Tewas dalam Serangan
Seorang pejabat senior pemerintah AS mengatakan kepada wartawan pada Kamis (3/1/2022), seorang pemimpin ISIS, Abu Ibrahim Al-Hashimi Al-Quraishi tewas dalam serangan pasukan khusus.
Kemudian, Biden mengkonfirmasi kematian Al-Qurayshi dan memuji operasi tersebut dalam sebuah pidato singkat.
Biden menyalahkan kematian warga sipil pada pemimpin ISIS, yang katanya meledakkan dirinya ketika pasukan AS mendekat.
“Dia (Al-Quraishi ) memilih untuk meledakkan dirinya sendiri daripada diadili atas kejahatan yang telah dia lakukan, membawa beberapa anggota keluarganya bersamanya,” kata Biden, seperti dilaporkan oleh Al Jazeera.
Biden mengatakan operasi itu menunjukkan jangkauan dan kemampuan Amerika Serikat untuk mengatasi ancaman teroris di seluruh dunia.
"Saya bertekad untuk melindungi rakyat Amerika dari ancaman teroris, dan saya akan mengambil tindakan tegas untuk melindungi negara ini," tambah presiden AS.
Biden mengatakan dalam sebuah pernyataan sebelumnya bahwa serangan di barat laut Suriah dilakukan untuk melindungi rakyat Amerika dan sekutu AS dan menjadikan dunia sebagai tempat yang lebih aman.
“Berkat keterampilan dan keberanian Angkatan Bersenjata kami, kami telah keluar dari medan perang Abu Ibrahim Al-Hashimi Al-Quraishi , pemimpin ISIS,” kata Biden.
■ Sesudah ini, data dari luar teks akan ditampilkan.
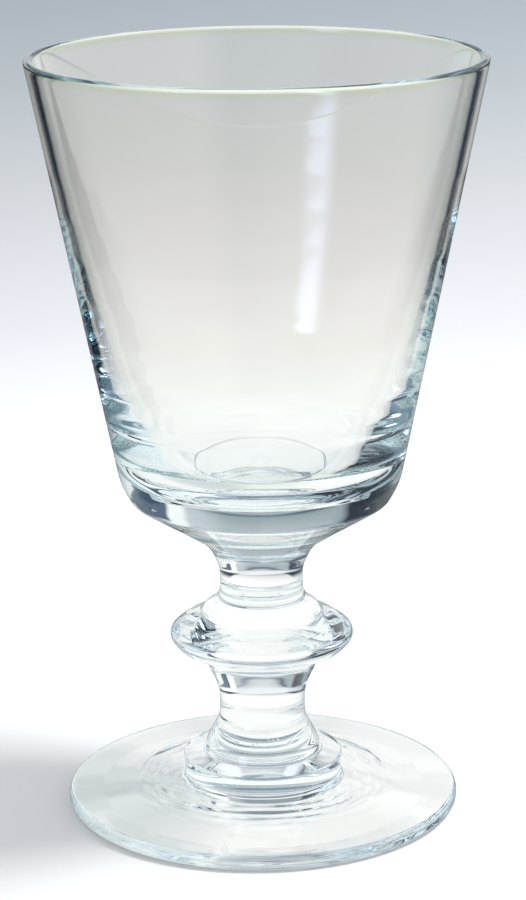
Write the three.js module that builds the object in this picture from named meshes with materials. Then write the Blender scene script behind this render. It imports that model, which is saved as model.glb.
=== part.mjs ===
// Water goblet of clear glass: a bucket bowl on a short stem with a ring knop, a bell, a collar and a foot.
// Six pieces of glass, each turned about the upright axis, meet face to face on flat joints.
// Millimetres, +Z up. The axis of the goblet is Z, and it stands on z = 0.
import * as THREE from 'three';

// Foot: a broad disc with a rounded edge, a low crown and a shallow hollow under it
const footRadius = 41.7;
const footEdgeThickness = 3.0;
const footEdgeRound = 1.25;
const footHeight = 4.8;
const footRestWidth = 7.4;
const footHollowDepth = 1.1;
const footHollowSlope = 8.6;
const footHollowRound = 38.0;
const footCrownRadius = 27.0;
const footCrownDrop = 0.5;
const footCrownRound = 16.0;

// Foot collar: a thick disc with an upright side and a ledge round the bell
const collarHeight = 6.1;
const collarSeatRadius = 17.4;
const collarWaistRadius = 16.6;
const collarWaistHeight = 1.0;
const collarWaistRound = 1.4;
const collarRadius = 17.1;
const collarLedgeDrop = 0.7;
const collarEdgeRound = 0.5;

// Lower stem: a bell that narrows to a neck, which opens again below the ring
const lowerStemHeight = 19.1;
const bellBaseRadius = 12.7;
const bellShoulderRadius = 12.1;
const bellShoulderHeight = 2.1;
const bellShoulderRound = 7.0;
const lowerNeckRadius = 9.1;
const lowerNeckStart = 7.7;
const lowerNeckRound = 7.0;
const lowerNeckLength = 6.4;
const lowerFlareRound = 11.5;

// Ring knop: a rounded ring between two slopes, with a small lip under the upper neck
const ringHeight = 13.6;
const ringSeatRadius = 11.45;
const ringRootRadius = 11.9;
const ringRootHeight = 1.0;
const ringRootRound = 1.9;
const ringUnderRadius = 15.0;
const ringUnderHeight = 3.6;
const ringUnderRound = 1.6;
const ringLowerEdgeRadius = 17.6;
const ringLowerEdgeHeight = 4.5;
const ringLowerEdgeRound = 2.3;
const ringWidestRadius = 20.3;
const ringWidestHeight = 7.5;
const ringWidestRound = 2.9;
const ringUpperEdgeRadius = 16.6;
const ringUpperEdgeHeight = 10.2;
const ringUpperEdgeRound = 1.8;
const ringSlopeRadius = 13.1;
const ringSlopeHeight = 11.95;
const ringSlopeRound = 1.5;
const ringLipRadius = 12.15;
const ringLipHeight = 13.2;
const ringLipRound = 0.8;

// Upper stem: a neck that flares like a trumpet to the bowl
const upperStemHeight = 15.4;
const upperSeatRadius = 11.6;
const upperNeckRadius = 8.8;
const upperNeckStart = 2.1;
const upperNeckRound = 5.7;
const upperNeckLength = 6.2;
const upperFlareRound = 7.2;
const trumpetRadius = 11.2;
const trumpetDrop = 1.85;
const trumpetRound = 9.0;

// Bowl: outside
const bowlHeight = 101.0;
const bowlSeatRadius = 14.0;
const bowlUnderRadius = 16.2;
const bowlUnderHeight = 1.45;
const bowlUnderRound = 0.7;
const bowlTurnRadius = 27.3;
const bowlTurnHeight = 8.4;
const bowlTurnRound = 2.3;
const heelRadius = 29.5;
const heelHeight = 12.4;
const heelRound = 15.6;
const rimRadius = 47.25;
const rimWall = 2.0;
const rimRound = 0.88;

// Bowl: inside, as heights above the joint and walls measured in from the outside
const bowlBaseThickness = 11.25;
const cavityFloorLift = 1.65;
const cavityFloorWall = 8.15;
const cavityFloorRound = 15.3;
const cavityShoulderHeight = 30.0;
const cavityShoulderWall = 4.25;
const cavityShoulderRound = 95.0;
const cavityBendHeight = 62.1;
const cavityBendWall = 2.05;
const cavityBendRound = 90.0;

// Fineness of the turned surfaces
const facetsRound = 60;
const degreesPerArcStep = 13;
const roomShare = 0.5;

// Heights of the flat joints above the table
const collarSeat = footHeight;
const lowerStemSeat = collarSeat + collarHeight;
const ringSeat = lowerStemSeat + lowerStemHeight;
const upperStemSeat = ringSeat + ringHeight;
const bowlSeat = upperStemSeat + upperStemHeight;
const rimLevel = bowlSeat + bowlHeight;

// One corner of a turned outline, with the radius of its rounding
function corner(radius, height, round = 0) {
  return { place: new THREE.Vector2(radius, height), round };
}

// The points of the arc that rounds one corner, kept within half of each side
function filletPoints(before, here, after) {
  const back = before.place.clone().sub(here.place);
  const ahead = after.place.clone().sub(here.place);
  const halfAngle = back.angleTo(ahead) / 2;
  const room = Math.min(back.length(), ahead.length()) * roomShare;
  const reach = Math.min(here.round / Math.tan(halfAngle), room);
  const turn = (Math.PI - 2 * halfAngle) * Math.sign(ahead.cross(back));
  back.setLength(reach);
  ahead.setLength(reach);
  const start = here.place.clone().add(back);
  const inward = back.clone().add(ahead).setLength(reach / Math.cos(halfAngle));
  const centre = here.place.clone().add(inward);
  const steps = Math.max(1, Math.round(THREE.MathUtils.radToDeg(Math.abs(turn)) / degreesPerArcStep));
  const points = [];
  for (let step = 0; step <= steps; step += 1) {
    points.push(start.clone().rotateAround(centre, (turn * step) / steps));
  }
  return points;
}

// An outline through the corners, with its rounded ones as arcs
function outline(corners) {
  return corners.flatMap((here, index) => {
    if (here.round === 0) {
      return [here.place];
    }
    return filletPoints(corners[index - 1], here, corners[index + 1]);
  });
}

// A piece of clear glass turned about Z
function turnedGlass(name, corners) {
  const shape = new THREE.LatheGeometry(outline(corners), facetsRound);
  shape.rotateX(Math.PI / 2);
  const glass = new THREE.MeshStandardMaterial({
    color: 0xe4eeea,
    roughness: 0.04,
    metalness: 0,
    transparent: true,
    opacity: 0.35,
  });
  const piece = new THREE.Mesh(shape, glass);
  piece.name = name;
  return piece;
}

function makeFoot() {
  const restRadius = footRadius - footRestWidth;
  return turnedGlass('foot', [
    corner(0, footHollowDepth),
    corner(restRadius - footHollowSlope, footHollowDepth, footHollowRound),
    corner(restRadius, 0),
    corner(footRadius, 0, footEdgeRound),
    corner(footRadius, footEdgeThickness, footEdgeRound),
    corner(footCrownRadius, footHeight - footCrownDrop, footCrownRound),
    corner(collarSeatRadius, collarSeat),
    corner(0, collarSeat),
  ]);
}

function makeFootCollar() {
  return turnedGlass('foot_collar', [
    corner(0, collarSeat),
    corner(collarSeatRadius, collarSeat),
    corner(collarWaistRadius, collarSeat + collarWaistHeight, collarWaistRound),
    corner(collarRadius, lowerStemSeat - collarLedgeDrop, collarEdgeRound),
    corner(bellBaseRadius, lowerStemSeat),
    corner(0, lowerStemSeat),
  ]);
}

function makeLowerStem() {
  const neckStart = lowerStemSeat + lowerNeckStart;
  return turnedGlass('lower_stem', [
    corner(0, lowerStemSeat),
    corner(bellBaseRadius, lowerStemSeat),
    corner(bellShoulderRadius, lowerStemSeat + bellShoulderHeight, bellShoulderRound),
    corner(lowerNeckRadius, neckStart, lowerNeckRound),
    corner(lowerNeckRadius, neckStart + lowerNeckLength, lowerFlareRound),
    corner(ringSeatRadius, ringSeat),
    corner(0, ringSeat),
  ]);
}

function makeRingKnop() {
  return turnedGlass('ring_knop', [
    corner(0, ringSeat),
    corner(ringSeatRadius, ringSeat),
    corner(ringRootRadius, ringSeat + ringRootHeight, ringRootRound),
    corner(ringUnderRadius, ringSeat + ringUnderHeight, ringUnderRound),
    corner(ringLowerEdgeRadius, ringSeat + ringLowerEdgeHeight, ringLowerEdgeRound),
    corner(ringWidestRadius, ringSeat + ringWidestHeight, ringWidestRound),
    corner(ringUpperEdgeRadius, ringSeat + ringUpperEdgeHeight, ringUpperEdgeRound),
    corner(ringSlopeRadius, ringSeat + ringSlopeHeight, ringSlopeRound),
    corner(ringLipRadius, ringSeat + ringLipHeight, ringLipRound),
    corner(upperSeatRadius, upperStemSeat),
    corner(0, upperStemSeat),
  ]);
}

function makeUpperStem() {
  const neckStart = upperStemSeat + upperNeckStart;
  return turnedGlass('upper_stem', [
    corner(0, upperStemSeat),
    corner(upperSeatRadius, upperStemSeat),
    corner(upperNeckRadius, neckStart, upperNeckRound),
    corner(upperNeckRadius, neckStart + upperNeckLength, upperFlareRound),
    corner(trumpetRadius, bowlSeat - trumpetDrop, trumpetRound),
    corner(bowlSeatRadius, bowlSeat),
    corner(0, bowlSeat),
  ]);
}

// The radius of the straight outer wall at a height above the bowl's joint
function wallRadius(height) {
  const rise = (height - heelHeight) / (bowlHeight - heelHeight);
  return THREE.MathUtils.lerp(heelRadius, rimRadius, rise);
}

function makeBowl() {
  const floor = bowlSeat + bowlBaseThickness;
  const bendRadius = wallRadius(cavityBendHeight) - cavityBendWall;
  const shoulderRadius = wallRadius(cavityShoulderHeight) - cavityShoulderWall;
  const floorRadius = heelRadius - cavityFloorWall;
  return turnedGlass('bowl', [
    corner(0, bowlSeat),
    corner(bowlSeatRadius, bowlSeat),
    corner(bowlUnderRadius, bowlSeat + bowlUnderHeight, bowlUnderRound),
    corner(bowlTurnRadius, bowlSeat + bowlTurnHeight, bowlTurnRound),
    corner(heelRadius, bowlSeat + heelHeight, heelRound),
    corner(rimRadius, rimLevel, rimRound),
    corner(rimRadius - rimWall, rimLevel, rimRound),
    corner(bendRadius, bowlSeat + cavityBendHeight, cavityBendRound),
    corner(shoulderRadius, bowlSeat + cavityShoulderHeight, cavityShoulderRound),
    corner(floorRadius, floor + cavityFloorLift, cavityFloorRound),
    corner(0, floor),
  ]);
}

const goblet = new THREE.Group();
goblet.add(makeFoot());
goblet.add(makeFootCollar());
goblet.add(makeLowerStem());
goblet.add(makeRingKnop());
goblet.add(makeUpperStem());
goblet.add(makeBowl());

export default goblet;
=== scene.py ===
import math

import bpy
import numpy as np
from mathutils import Matrix, Vector


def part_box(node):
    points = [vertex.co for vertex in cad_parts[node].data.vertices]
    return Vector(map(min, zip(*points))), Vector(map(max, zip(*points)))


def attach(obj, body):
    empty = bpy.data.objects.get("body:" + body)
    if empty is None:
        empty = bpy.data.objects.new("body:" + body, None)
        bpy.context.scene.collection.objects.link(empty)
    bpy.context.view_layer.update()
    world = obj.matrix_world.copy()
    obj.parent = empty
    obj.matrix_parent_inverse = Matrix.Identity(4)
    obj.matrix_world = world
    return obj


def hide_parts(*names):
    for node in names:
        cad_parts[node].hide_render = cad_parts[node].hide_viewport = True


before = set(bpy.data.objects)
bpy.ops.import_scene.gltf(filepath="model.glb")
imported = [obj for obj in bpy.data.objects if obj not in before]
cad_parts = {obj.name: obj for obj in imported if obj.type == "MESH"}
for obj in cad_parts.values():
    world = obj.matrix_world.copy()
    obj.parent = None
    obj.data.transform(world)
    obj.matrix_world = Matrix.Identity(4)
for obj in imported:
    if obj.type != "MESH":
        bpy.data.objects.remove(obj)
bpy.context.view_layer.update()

# A millimetre in metres, and the length in millimetres below which a step or a radius counts as none
MM = 0.001
HAIR = 1e-6

WHITE = (1.0, 1.0, 1.0)
BLACK = (0.0, 0.0, 0.0)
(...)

Baca juga: ISIS Duduki Penjara Teroris di Suriah Kurdi
Baca juga: Remaja Australia di Suriah Minta Tolong di Tengah Kontak Senjata Islamic State dan Tentara Kurdi
Gedung Putih merilis foto Biden dan pejabat tinggi lainnya pada Kamis pagi yang dikatakan diambil ketika presiden AS sedang mengamati "operasi kontraterorisme".
Sementara itu, pejabat senior AS juga mengatakan bahwa setidaknya beberapa kematian warga sipil adalah akibat Al-Quraishi meledakkan bom.
“Pada awal operasi, target teroris meledakkan bom yang menewaskan dia dan anggota keluarganya sendiri, termasuk wanita dan anak-anak,” kata pejabat tersebut.
Pentagon mengatakan tidak ada korban AS dalam serangan itu.